▶ **RECORDS SHOWN**:

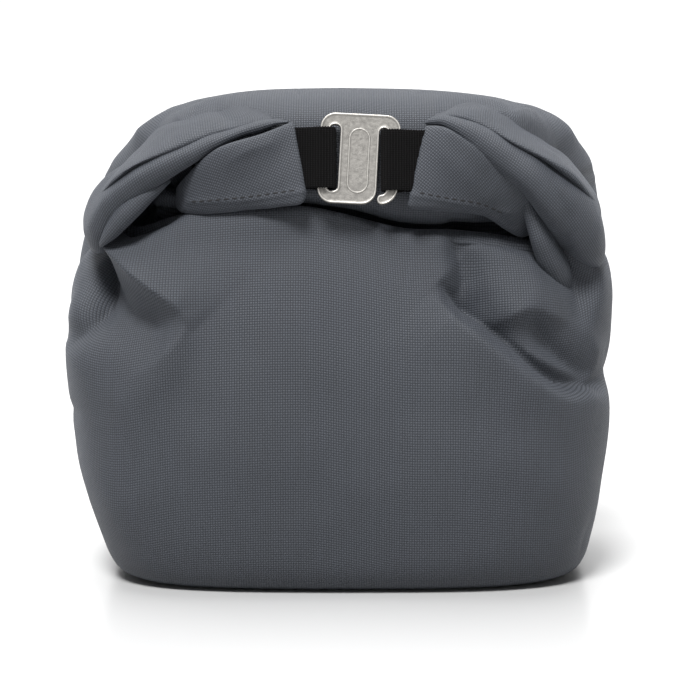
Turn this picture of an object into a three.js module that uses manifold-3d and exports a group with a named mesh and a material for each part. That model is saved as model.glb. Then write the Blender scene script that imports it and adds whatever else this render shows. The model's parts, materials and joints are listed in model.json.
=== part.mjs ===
// A small roll-top bag with padded walls. Its mouth is rolled down towards the front, and the two ends of
// the roll turn forwards and are held together by webbing loops and a flat metal hook buckle.
// Millimetres, +Z up, front towards -Y. The origin is on the surface it stands on, under the middle of the bag.
import * as THREE from "three";
import { mergeVertices } from "three/addons/utils/BufferGeometryUtils.js";
import Module from "manifold-3d";

// ---- Driving dimensions ----
const GAP = 0.3; // between pieces that touch
const SHELL = 1.2; // outer fabric
const FOAM = 4; // insulating foam
const LINING = 0.6; // welded inner lining
const FOAM_INSET = SHELL + 2 * GAP;
const LINING_INSET = FOAM_INSET + FOAM + 2 * GAP;
const CORNER_POWER = 4; // superellipse exponent of a level section: a box with round corners

// Heights of the level sections, and the bag's size at each: half its width, and its reach to front and back.
const LEVELS = [0, 8, 30, 70, 105, 140, 160, 176, 186];
const HALF_WIDTH = [93, 98, 106, 112, 112, 107.5, 100, 91, 80];
const FRONT_REACH = [60, 66, 71, 72, 68, 56, 46, 38, 28];
const BACK_REACH = [60, 66, 71, 72, 68, 60, 52, 39, 24];

const FRONT_TOP = 140; // the front wall ends under the roll
const BACK_TOP = 184.5;
const SIDE_TOP = 184.5;
const SHOULDER = 140; // above it the side walls keep only their rear part
const SHOULDER_ANGLE = -20; // degrees round the section, where that part begins
const LINING_TOP = 130;
const FOAM_TOP = 130;

const WEBBING_WIDTH = 24; // as woven; sold as 25
const WEBBING = 1.3; // thickness
const CLOSURE_AT = [7.8, -58, 170]; // middle of the buckle
const CLOSURE_LEAN = THREE.MathUtils.degToRad(15); // the roll and the buckle lean back at the top

const BUCKLE = { width: 31, height: 35.4, thickness: 2.3, corner: 5.8, turn: -3 };
const LEFT_BAR = -13.6; // x of the middle of each bar, from the middle of the buckle
const RIGHT_BAR = 13.1;
const LEFT_PIVOT = -24.8; // where each loop leaves its roll end
const RIGHT_PIVOT = 25.6;

const EAR = { thickness: 10, height: 30, pocket: 6.6, pocketDepth: 7 };
const LEFT_EAR_END = -22;
const RIGHT_EAR_END = 22.8;

const ROLL = { strip: 3, halfDepth: 13, halfHeight: 23, pitch: 4.2, turns: 1.75, halfLength: 76 };

const fabric = new THREE.MeshStandardMaterial({ color: 0x4b5058, roughness: 0.85, metalness: 0 });
const foamGrey = new THREE.MeshStandardMaterial({ color: 0xd8d8d4, roughness: 0.95, metalness: 0 });
const liningSilver = new THREE.MeshStandardMaterial({ color: 0x9fa3a8, roughness: 0.35, metalness: 0.3 });
const webbingBlack = new THREE.MeshStandardMaterial({ color: 0x121212, roughness: 0.9, metalness: 0 });
const threadGrey = new THREE.MeshStandardMaterial({ color: 0x2c2f34, roughness: 0.8, metalness: 0 });
const castMetal = new THREE.MeshStandardMaterial({ color: 0xb9b5ac, roughness: 0.5, metalness: 0.9 });

const wasm = await Module();
wasm.setup();

// ---- The bag's form ----
const spline = (values) => {
  const curve = new THREE.CubicInterpolant(LEVELS, values, 1);
  return (z) => curve.evaluate(z)[0];
};
const halfWidth = spline(HALF_WIDTH);
const frontReach = spline(FRONT_REACH);
const backReach = spline(BACK_REACH);

const softPower = (value) => Math.sign(value) * Math.abs(value) ** (2 / CORNER_POWER);

// A point of the wall at an angle in degrees, 0 at the right and 90 at the back, set in from the outside.
function wallPoint(angle, z, inset) {
  const turn = THREE.MathUtils.degToRad(angle);
  const reach = Math.sin(turn) < 0 ? frontReach(z) : backReach(z);
  return new THREE.Vector3(
    (halfWidth(z) - inset) * softPower(Math.cos(turn)),
    (reach - inset) * softPower(Math.sin(turn)),
    z,
  );
}

// Moves each vertex of a geometry to where place(x, y, z) says, and gives back plain closed triangles.
function reshape(geometry, place) {
  const at = geometry.getAttribute("position");
  for (let i = 0; i < at.count; i++) {
    const point = place(at.getX(i), at.getY(i), at.getZ(i));
    at.setXYZ(i, point.x, point.y, point.z);
  }
  geometry.deleteAttribute("normal");
  geometry.deleteAttribute("uv");
  const merged = mergeVertices(geometry, 1e-4);
  merged.computeVertexNormals();
  return merged;
}

// The rows of a wall lie closer together near its foot, where it curves most.
const rowHeight = (bottom, top, share) => THREE.MathUtils.lerp(bottom, top, share ** 1.6);

// One wall of the bag, bent from a slab: x runs round the section, y through the wall and z up it.
function wall(angleFrom, angleTo, bottom, top, inset, thickness, columns, rows) {
  const slab = new THREE.BoxGeometry(1, 1, 1, columns, 1, rows);
  return reshape(slab, (x, y, z) => {
    const height = rowHeight(bottom, top, z + 0.5);
    const angle = THREE.MathUtils.lerp(angleFrom(height), angleTo(height), x + 0.5);
    return wallPoint(angle, height, inset + thickness * (y + 0.5));
  });
}

// A solid of the bag's level sections, from one height to another.
function filled(bottom, top, inset, rows, sides = 48) {
  const drum = new THREE.CylinderGeometry(1, 1, 1, sides, rows).rotateX(Math.PI / 2);
  return reshape(drum, (x, y, z) => {
    const height = rowHeight(bottom, top, z + 0.5);
    if (Math.hypot(x, y) < 0.5) return new THREE.Vector3(0, 0, height);
    return wallPoint(THREE.MathUtils.radToDeg(Math.atan2(y, x)), height, inset);
  });
}

function solid(geometry) {
  const plain = new THREE.BufferGeometry().setAttribute("position", geometry.getAttribute("position"));
  plain.setIndex(geometry.index);
  const merged = mergeVertices(plain, 1e-4);
  return new wasm.Manifold(
    new wasm.Mesh({
      numProp: 3,
      vertProperties: new Float32Array(merged.attributes.position.array),
      triVerts: new Uint32Array(merged.index.array),
    }),
  );
}

function fromSolid(body) {
  const mesh = body.getMesh();
  const geometry = new THREE.BufferGeometry();
  geometry.setAttribute("position", new THREE.BufferAttribute(mesh.vertProperties, 3));
  geometry.setIndex(new THREE.BufferAttribute(mesh.triVerts, 1));
  geometry.computeVertexNormals();
  return geometry;
}

const bag = new THREE.Group();

function add(name, geometry, material, parent = bag) {
  const mesh = new THREE.Mesh(geometry, material);
  mesh.name = name;
  parent.add(mesh);
  return mesh;
}

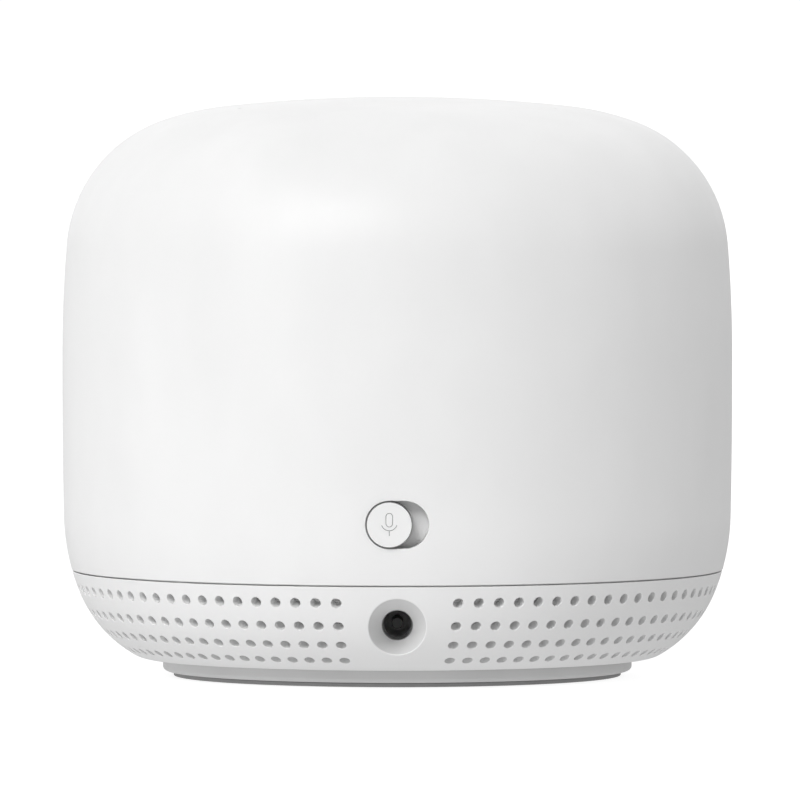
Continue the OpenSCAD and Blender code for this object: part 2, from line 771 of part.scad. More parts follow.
// Orange film that shows beside the knob when the microphones are off
module mute_indicator() {
    color("darkorange") translate([knob_x, 0, slider_z])
        block(0.6 - plate_w, -3.7, plate_y, plate_y + 0.1, 0.6 - plate_h, plate_h - 0.6);
}

module slide_guide() {
    color("gray") translate([0, 0, slider_z]) difference() {
        union() {
            block(-8.8, 8.8, plate_back + 0.2, plate_back + 1.4, -5.2, 5.2);
            for (s = [-1, 1]) {
                block(-8.8, 8.8, plate_y, plate_back + 0.3, s * 4.8 - 0.4, s * 4.8 + 0.4);
                block(s * 8.4 - 0.4, s * 8.4 + 0.4, plate_y, plate_back + 0.3, -5.2, 5.2);
                block(s * 8 - 0.8, s * 8 + 0.8, plate_back + 1.3, switch_y, -4, 4);
            }
        }
        block(-5.2, 5.2, plate_back - 0.3, plate_back + 1.7, -2.2, 2.2);
    }
}

module switch_lever() {
    color("black") translate([knob_x, 0, slider_z])
        block(-0.75, 0.75, plate_back + 0.2, switch_y - 1.6, -0.75, 0.75);
}

module mute_switch() {
    color("silver") translate([0, 0, slider_z]) difference() {
        block(-4.6, 4.6, switch_y - 3.5, switch_y, -1.9, 1.9);
        block(-2.2, 2.2, switch_y - 4.8, switch_y - 1.3, -0.95, 0.95);
    }
}

module switch_board() {
    color("darkgreen") block(-11, 11, switch_y, switch_y + 1, 18, 33);
}

module switch_flex() {
    color("orange") ribbon([[-40.05, 27], [-40.05, 42], [-39.6, 45.5], [-38, 47.6], [-35.2, 48.9],
        [-35.2, 49.2]], 6, 0.2);
}

top_shell();
base_shell();
light_ring();
base_plate();
foot_pad();
rating_label();
reset_button();
reset_stem();
reset_switch();
grille_cloth();
light_board();
dc_jack();
jack_contacts();
power_board();
power_parts();
power_cable();
acoustic_deflector();
deflector_screws();
base_screws();
speaker_box();
speaker_lid();
acoustic_foam();
speaker_gasket();
speaker_basket();
speaker_surround();
speaker_cone();
dust_cap();
voice_coil();
speaker_spider();
pole_plate();
speaker_magnet();
speaker_yoke();
speaker_wires();
speaker_screws();
isolators();
box_screws();
inner_frame();
frame_screws();
main_board();
board_parts();
chips();
radio_shields();
thermal_pads();
heat_sink();
heat_sink_screws();
antennas();
antenna_leads();
touch_board();
touch_flex();
mic_boards();
mic_gaskets();
mute_knob();
mute_carrier();
mute_indicator();
slide_guide();
switch_lever();
mute_switch();
switch_board();
switch_flex();
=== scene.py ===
"""Looks for a round mesh router: plain upper casing, perforated base, mute slider, power inlet."""
import json
import math

import bpy
import numpy as np
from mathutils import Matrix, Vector


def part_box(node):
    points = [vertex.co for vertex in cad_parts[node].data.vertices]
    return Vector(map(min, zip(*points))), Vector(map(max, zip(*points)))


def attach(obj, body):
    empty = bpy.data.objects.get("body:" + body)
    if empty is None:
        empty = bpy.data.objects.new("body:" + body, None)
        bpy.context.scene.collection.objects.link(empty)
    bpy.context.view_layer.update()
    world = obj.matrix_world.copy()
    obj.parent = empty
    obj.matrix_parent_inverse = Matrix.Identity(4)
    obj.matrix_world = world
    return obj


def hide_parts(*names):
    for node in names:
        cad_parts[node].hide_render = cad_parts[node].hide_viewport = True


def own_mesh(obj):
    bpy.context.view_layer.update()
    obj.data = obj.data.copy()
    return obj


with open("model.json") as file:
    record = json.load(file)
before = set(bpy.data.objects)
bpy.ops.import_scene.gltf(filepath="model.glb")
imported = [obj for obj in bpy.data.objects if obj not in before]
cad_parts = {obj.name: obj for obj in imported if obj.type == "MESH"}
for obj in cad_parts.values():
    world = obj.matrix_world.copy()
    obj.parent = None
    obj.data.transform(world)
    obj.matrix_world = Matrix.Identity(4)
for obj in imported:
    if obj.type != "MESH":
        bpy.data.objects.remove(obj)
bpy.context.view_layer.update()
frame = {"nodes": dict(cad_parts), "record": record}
MM = 0.001


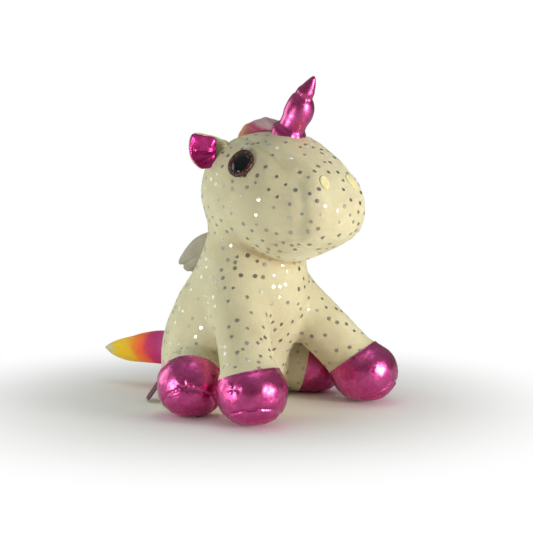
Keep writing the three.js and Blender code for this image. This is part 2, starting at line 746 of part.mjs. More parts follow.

▶ **WHAT IS ASKED**:
Begin with the line that has "speaker_box();" in the listing above and end after the line that has "if empty is"; output those lines exactly.

▶ **RESULT FOR THIS EXERCISE**:
speaker_box();
speaker_lid();
acoustic_foam();
speaker_gasket();
speaker_basket();
speaker_surround();
speaker_cone();
dust_cap();
voice_coil();
speaker_spider();
pole_plate();
speaker_magnet();
speaker_yoke();
speaker_wires();
speaker_screws();
isolators();
box_screws();
inner_frame();
frame_screws();
main_board();
board_parts();
chips();
radio_shields();
thermal_pads();
heat_sink();
heat_sink_screws();
antennas();
antenna_leads();
touch_board();
touch_flex();
mic_boards();
mic_gaskets();
mute_knob();
mute_carrier();
mute_indicator();
slide_guide();
switch_lever();
mute_switch();
switch_board();
switch_flex();
=== scene.py ===
"""Looks for a round mesh router: plain upper casing, perforated base, mute slider, power inlet."""
import json
import math

import bpy
import numpy as np
from mathutils import Matrix, Vector


def part_box(node):
    points = [vertex.co for vertex in cad_parts[node].data.vertices]
    return Vector(map(min, zip(*points))), Vector(map(max, zip(*points)))


def attach(obj, body):
    empty = bpy.data.objects.get("body:" + body)
    if empty is None:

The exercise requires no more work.